So, today’s the day that I pile on Matthew Yglesias, living up (down?) to my ostensible demographic predilection to find young whippersnappers annoying. Yglesias, in this post, notes: “There’s something pretty cool about the shape of the Miami-related sprawl when you pull it out to an appropriate distance.” Although I have no idea what that means, I’ll bite. Sure, it’s cool, if by cool you mean not really cool at all. And that shape becomes even less cool, or perhaps less surprising, if you know anything at all about the geographic constraints in the greater Miami area: there’s an ocean to one side of the urban corridor, and a really big swamp, including, for much of its length, The Everglades National Park, to the other.

Which totally rudimentary knowledge, it seems, Yglesias doesn’t have. He goes on: “I’d been interested to know what, if anything, is legally or practically preventing the city from just expanding further and further west if anyone happens to know.” Me, me, call on me (waving hand frantically in the air), I know, I know: there’s a swamp to the left of Miami on your map, Mr. Yglesias. It’s filled with birds and reptiles and mangroves and, well, swamptastic swamp.

Really, though, who cares? If Yglesias wants to spend his time gazing at satellite images of the city he happens to be visiting, so be it. It’s better than gazing at his own navel, I suppose. But the post does point out the hazards of blogging, particularly for pay: the pressure to post something, anything, to provide content is overwhelming. In this case, Yglesias spent twelve seconds looking a map, captured an image , and then posted his not-even-rising-to-the-level-of-inchoate thoughts on an issue about which he apparently knows nothing.
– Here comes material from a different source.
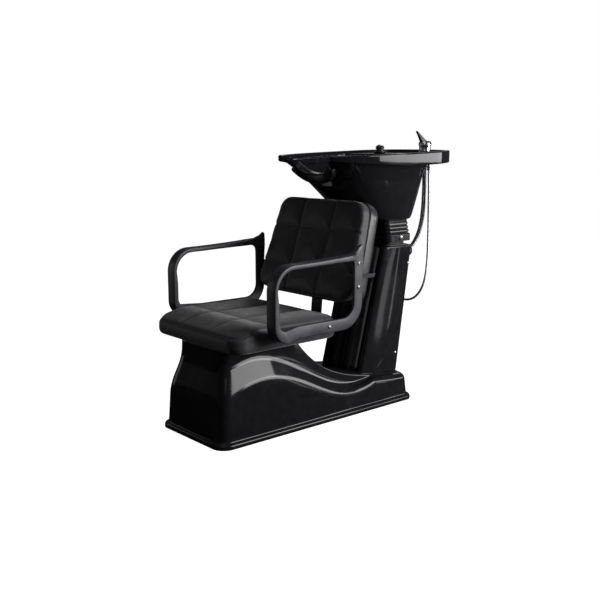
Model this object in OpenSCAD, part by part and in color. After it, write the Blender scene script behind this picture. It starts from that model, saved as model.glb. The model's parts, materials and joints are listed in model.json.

He didn’t bother to do any homework, didn’t bother to ask the concierge in the hotel where he’s staying, apparently didn’t bother to take geography in college or pay attention in junior high. Ugh, why this annoys me is kinda hard to figure. But it does.

And maybe this is why. How, please tell me, is that any different from the pundits that Yglesias mocks all the time? How is posting utter nonsense, without taking even a minute to consider the substance of a post, different from writing a crap-ass column and publishing it in the Times Op-Ed page? The Yglesias post does much less damage, I’ll grant you, than a ridiculous smear about John Edwards’s haircut. but it demonstrates the same lazy habits that Yglesias supposedly abhors. Blogging is hard, in other words. But being Matthew Yglesias, seems pretty easy.

Update: I just noticed that Yglesias’s commenters are mocking him. Authors getting called on their foolishness in real time; score one for blogging. Good stuff.